To evaluate the given function ${{\sin }^{2}}\left( \theta \right)=\dfrac{1}{2}$ , let us take the square root of this function . Doing so, we will get $\sin \left( \theta \right)=\pm \dfrac{1}{\sqrt{2}}$ . This will get us two values, one positive and other one negative. To proceed further, we will also make use of the known fact that $\sin \dfrac{\pi }{4}=\dfrac{1}{\sqrt{2}}$ . We know that the general value of $\sin \theta =\sin y$ is $\theta =n\pi +{{\left( -1 \right)}^{n}}y$ . By applying this value, we will get the required answer.

Complete step-by-step solution:
We have to evaluate ${{\sin }^{2}}\left( \theta \right)=\dfrac{1}{2}$ . Since the function is squared on the LHS, so let us take the square root of this function. Then, we will get
$\sin \left( \theta \right)=\pm \dfrac{1}{\sqrt{2}}$
We now have two values, one positive and other one negative. We can write it as
$\sin \left( \theta \right)=\dfrac{1}{\sqrt{2}},\sin \left( \theta \right)=-\dfrac{1}{\sqrt{2}}$
We know that $\sin \dfrac{\pi }{4}=\dfrac{1}{\sqrt{2}}$ .Hence, we can write the above form as
$\sin \left( \theta \right)=\sin \dfrac{\pi }{4},\sin \left( \theta \right)=-\sin \dfrac{\pi }{4}$
Let us recall that $\sin \left( -\theta \right)=-\sin \theta$ . Therefore, the above expression becomes
$\sin \left( \theta \right)=\sin \dfrac{\pi }{4},\sin \left( \theta \right)=\sin \left( -\dfrac{\pi }{4} \right)$
We know that the general value of $\sin \theta =\sin y$ is $\theta =n\pi +{{\left( -1 \right)}^{n}}y$ . Hence, we can write the value of $\theta$ as
$\theta =n\pi +{{\left( -1 \right)}^{n}}\dfrac{\pi }{4},n\pi -{{\left( -1 \right)}^{n}}\dfrac{\pi }{4}$
Let us combine this to generalize. We can write the above form as
$\theta =n\pi \pm {{\left( -1 \right)}^{n}}\dfrac{\pi }{4}$
Hence, we have got the value of ${{\sin }^{2}}\left( \theta \right)=\dfrac{1}{2}$ as $\theta =n\pi \pm {{\left( -1 \right)}^{n}}\dfrac{\pi }{4}$ .

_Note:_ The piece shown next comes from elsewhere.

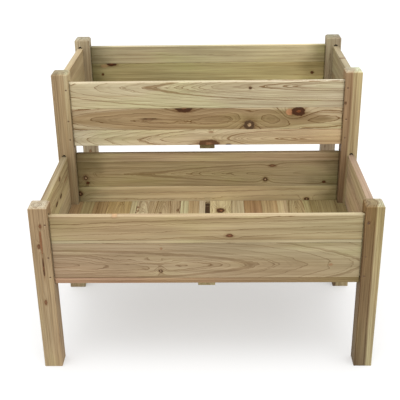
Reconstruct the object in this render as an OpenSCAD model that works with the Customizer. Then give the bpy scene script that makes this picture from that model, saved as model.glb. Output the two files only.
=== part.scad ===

Note: Students have a chance of making mistakes when taking the square root. Never miss out the negative value. The students must be thorough with the identities, rules and general solutions of trigonometric functions. They may make mistakes when writing the general solution of $\sin \theta =\sin y$ as $\theta =n\pi \pm {{\left( -1 \right)}^{n}}y$ . Also, they may confuse the value of $\sin \left( -\theta \right)=-\sin \theta$ . From the value $\theta =n\pi +{{\left( -1 \right)}^{n}}y$ , we can see that when $\sin \theta =0$ , the general value will be $n\pi$ .